In the absence of a showing by the property owners of any irreparable harm that would befall them by virtue of the existence of the liens while their challenges to the ordinance are adjudicated in the scire facias proceedings or by virtue of their pursuing the available statutory means for removing the liens, we cannot find that the statutory remedies are inadequate. Therefore, the trial court correctly declined to proceed in equity.

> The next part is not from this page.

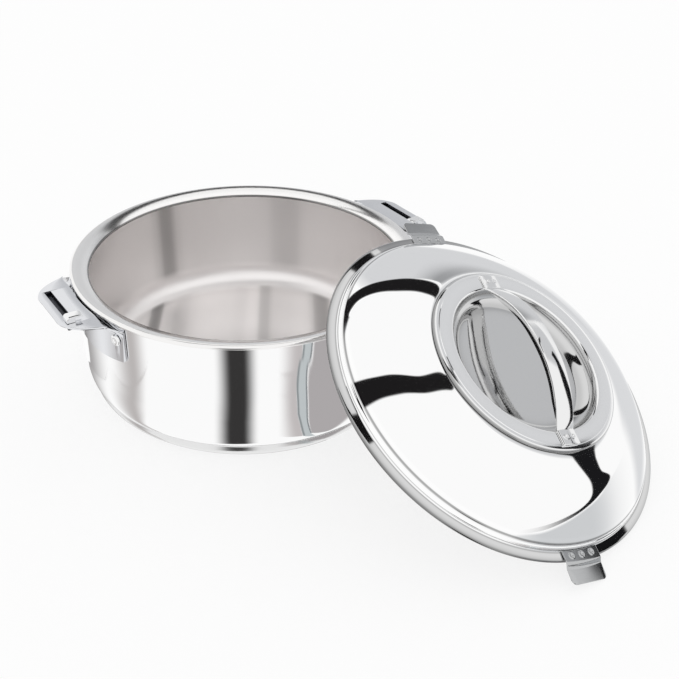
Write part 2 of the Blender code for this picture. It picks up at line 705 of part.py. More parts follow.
def build_lid_strap():
    """The lid's grip: a strap bent into an arch with its long edges folded down."""
    half_path = strap_path()
    path = [(-x, z) for x, z in half_path[:0:-1]] + half_path
    normals = [left_normal(a, b) for a, b in zip(path, path[1:])]
    half = STRAP_WIDTH / 2
    inner = half - STRAP_SHEET
    ease = STRAP_SHEET * STRAP_EASE_SHARE
    root = inner - STRAP_SHEET * STRAP_ROOT_SHARE
    sections = []
    for i, (x, z) in enumerate(path):
        before = normals[max(i - 1, 0)]
        after = normals[min(i, len(normals) - 1)]
        up = (before + after) / (1 + before.dot(after))
        share = (1 - abs(x) / STRAP_SPAN) / STRAP_FOLD_END_SHARE
        fold = (STRAP_FOLD - STRAP_SHEET) * min(max(share, 0.0), 1.0)
        ring = []
        for y, depth in (
            (-half, STRAP_SHEET + fold),
            (-half, ease),
            (-half + ease, 0.0),
            (half - ease, 0.0),
            (half, ease),
            (half, STRAP_SHEET + fold),
            (inner, STRAP_SHEET + fold),
            (root, STRAP_SHEET),
            (-root, STRAP_SHEET),
            (-inner, STRAP_SHEET + fold),
        ):
            ring.append((x - up.x * depth, y, z - up.y * depth))
        sections.append(ring)
    return skinned("lid_strap", sections, steel("strap steel", POLISHED_STEEL))


def tab_section(across):
    """Ring of points of a lid tab at one distance across it."""
    past = max(abs(across) - (TAB_HALF_WIDTH - TAB_CORNER), 0.0)
    cut = TAB_CORNER - math.sqrt(max(TAB_CORNER**2 - past**2, 0.0))
    stations = (
        (TAB_INNER_RADIUS, TAB_SEAT),
        (TAB_PLATE_RADIUS, TAB_SEAT),
        (TAB_STEP_RADIUS, TAB_SEAT - TAB_STEP_DROP),
        (TAB_LIP_RADIUS, TAB_SEAT - TAB_DROP),
    )
    under = [[math.sqrt(r**2 - across**2), across, z] for r, z in stations]
    under[-1][0] = TAB_LIP_RADIUS - cut
    over = [(x, y, z + TAB_SHEET) for x, y, z in under]
    return under + over[::-1]


def build_lid_tab(name, turn):
    """A lid tab: a plate welded on the hem, stepped down past the pot's rim to a lip."""
    flat = TAB_HALF_WIDTH - TAB_CORNER
    places = [flat * (i / TAB_COLUMNS) for i in range(TAB_COLUMNS + 1)]
    for i in range(1, BEND_STEPS + 1):
        places.append(flat + TAB_CORNER * math.sin(math.pi / 2 * i / BEND_STEPS))
    across = [-place for place in places[:0:-1]] + places
    tab = skinned(name, [tab_section(place) for place in across], steel(name + " steel", SATIN_STEEL))
    tab.rotation_euler = (0.0, 0.0, turn)
    return tab


def lean_matrix():
    """The lid's pose: on the ground at its low edge, its liner lying on the pot's rim."""
    tilt_sin, tilt_cos = math.sin(LEAN_TILT), math.cos(LEAN_TILT)
    hem_reach = tilt_sin * HEM_CENTRE_RADIUS - tilt_cos * HEM_CENTRE_HEIGHT + HEM_ROLL
    corner = Vector((TAB_LIP_RADIUS - TAB_CORNER, TAB_HALF_WIDTH - TAB_CORNER))
    low_turn = LEAN_TURN - math.pi
    downhill = abs(corner.x * math.cos(low_turn)) + abs(corner.y * math.sin(low_turn)) + TAB_CORNER
    lip_reach = tilt_sin * downhill - tilt_cos * (TAB_SEAT - TAB_DROP)
    height = max(hem_reach, lip_reach) + FIT_GAP
    support = tilt_sin * BEAD_CENTRE_RADIUS + tilt_cos * (BEAD_CENTRE_HEIGHT - height) + RIM_BEAD
    away = (support + LINER_DEPTH + FIT_GAP) / tilt_sin
    place = Matrix.Rotation(LEAN_AZIMUTH, 4, "Z") @ Vector((away, LEAN_SIDESTEP, 0.0))
    place.z = height
    turn = Matrix.Rotation(LEAN_AZIMUTH, 4, "Z") @ Matrix.Rotation(LEAN_TILT, 4, "Y")
    return Matrix.Translation(place) @ turn @ Matrix.Rotation(LEAN_TURN, 4, "Z")


def build_pot():
    """The pot with its handles, rivets and latches."""
    build_rim_ring()
    build_inner_bowl()
    shell = build_outer_shell()
    insulation = build_body_insulation()
    build_base_pan()
    for side, turn in (("right", 0.0), ("left", math.pi)):
        build_handle("handle_" + side, turn)
        for end, word in ((1, "far"), (-1, "near")):
            angle = turn + math.copysign(RIVET_ANGLE, end * math.cos(turn))
            name = "_".join(("rivet", side, word))
            build_rivet(name, angle)
            inside = WALL_RADIUS - SHELL_SHEET - FIT_GAP
            hole = radial_drill(
                name + "_hole", angle, RIVET_HEIGHT, RIVET_HOLE, inside - CUT_OVERRUN, RIM_RADIUS
            )
            combine(shell, hole, "DIFFERENCE")
            pocket_floor = inside - RIVET_TAIL_HEIGHT - RIVET_POCKET_CLEARANCE
            pocket = radial_drill(
                name + "_pocket", angle, RIVET_HEIGHT, RIVET_TAIL + FIT_GAP, pocket_floor, RIM_RADIUS
            )
            combine(insulation, pocket, "DIFFERENCE")
        build_latch("latch_slider_" + side, turn)
        build_channel("latch_channel_" + side, turn)


def build_lid():
    """The lid, built about its own axis and then leaned against the pot."""
    pose = bpy.data.objects.new("lid_pose", None)
    bpy.context.scene.collection.objects.link(pose)
    pose.matrix_world = lean_matrix()
    pieces = [
        build_lid_dome(),
        build_lid_crown(),
        build_lid_liner(),
        build_lid_insulation(),
        build_lid_strap(),
        build_lid_tab("lid_tab_upper", 0.0),
        build_lid_tab("lid_tab_lower", math.pi),
    ]
    for piece in pieces:
        piece.parent = pose


def main():
    for obj in list(bpy.data.objects):
        bpy.data.objects.remove(obj, do_unlink=True)
    build_pot()
    build_lid()


main()
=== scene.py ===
"""Looks of the insulated chapati casserole: polished stainless steel on a pale floor.

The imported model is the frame. Its steel sheets are replaced by finely divided ones of the
same outlines, and every finish is a node material. Metres, +Z up, +X towards the right-hand
handle. Names of sizes follow the pieces that they belong to.
"""

import json
import logging
import math
from dataclasses import dataclass
from enum import Enum
from typing import Any, Sequence

import bmesh
import bpy
from mathutils import Matrix, Vector

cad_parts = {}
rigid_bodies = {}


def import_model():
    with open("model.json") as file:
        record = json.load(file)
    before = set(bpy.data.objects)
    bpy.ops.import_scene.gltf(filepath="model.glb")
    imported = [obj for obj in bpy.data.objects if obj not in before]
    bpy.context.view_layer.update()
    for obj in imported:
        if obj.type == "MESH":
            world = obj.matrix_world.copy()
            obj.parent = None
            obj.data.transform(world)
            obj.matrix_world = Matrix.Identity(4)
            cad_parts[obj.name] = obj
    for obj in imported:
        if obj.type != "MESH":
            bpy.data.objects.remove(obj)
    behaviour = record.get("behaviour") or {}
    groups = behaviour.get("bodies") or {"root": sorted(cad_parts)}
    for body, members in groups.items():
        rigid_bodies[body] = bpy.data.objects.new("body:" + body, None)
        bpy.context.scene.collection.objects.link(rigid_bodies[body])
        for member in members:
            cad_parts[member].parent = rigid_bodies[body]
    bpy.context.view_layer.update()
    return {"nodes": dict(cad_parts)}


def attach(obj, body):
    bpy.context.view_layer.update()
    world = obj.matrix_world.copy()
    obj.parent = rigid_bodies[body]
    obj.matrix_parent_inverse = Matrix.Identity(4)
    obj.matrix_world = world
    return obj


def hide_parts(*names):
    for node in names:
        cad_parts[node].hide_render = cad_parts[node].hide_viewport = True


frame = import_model()
LOG = logging.getLogger("casserole")

MM = 0.001
FIT_GAP = 0.0003
WELD_DISTANCE = 0.000001
TURN_STEPS = 240
BEND_STEPS = 10
FILLET_STEPS = 20
BEAD_STEPS = 18
DOME_STEPS = 48
COLUMN_STEPS = 6
DRILL_STEPS = 40
SHARP_ANGLE = math.radians(32)
SIDES = (("right", 0.0), ("left", math.pi))

# The way that the photograph looks, in degrees left of +Y.
PHOTO_HEADING = -31.5

SRGB_KNEE = 0.04045
SRGB_SLOPE = 12.92
SRGB_OFFSET = 0.055
SRGB_POWER = 2.4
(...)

The fact that a large number of property owners are raising the same objections to the ordinance at issue here, and to the assessments and liens resulting from it, is irrelevant to a determination of whether this complaint should be heard in law or in equity. Lilian v. Commonwealth, 467 Pa. 15, 354 A.2d 250 (1976). Nevertheless, the desirability of having all of these challenges to the ordinance adjudicated in one proceeding is apparent. Therefore, although we affirm the rejection of the equity proceeding, we recommend that the court of common pleas permit the consolidation of the pending scire facias proceedings.

Order

Now, June 23, 1988, the order of the Court of Common Pleas of Luzerne County at No. 129-E of 1986, dated July 15, 1987, is reversed.

The order of the same court at No. 129-E of 1986, dated July 16, 1987, is affirmed.

Disposition

Reversed in part and affirmed in part.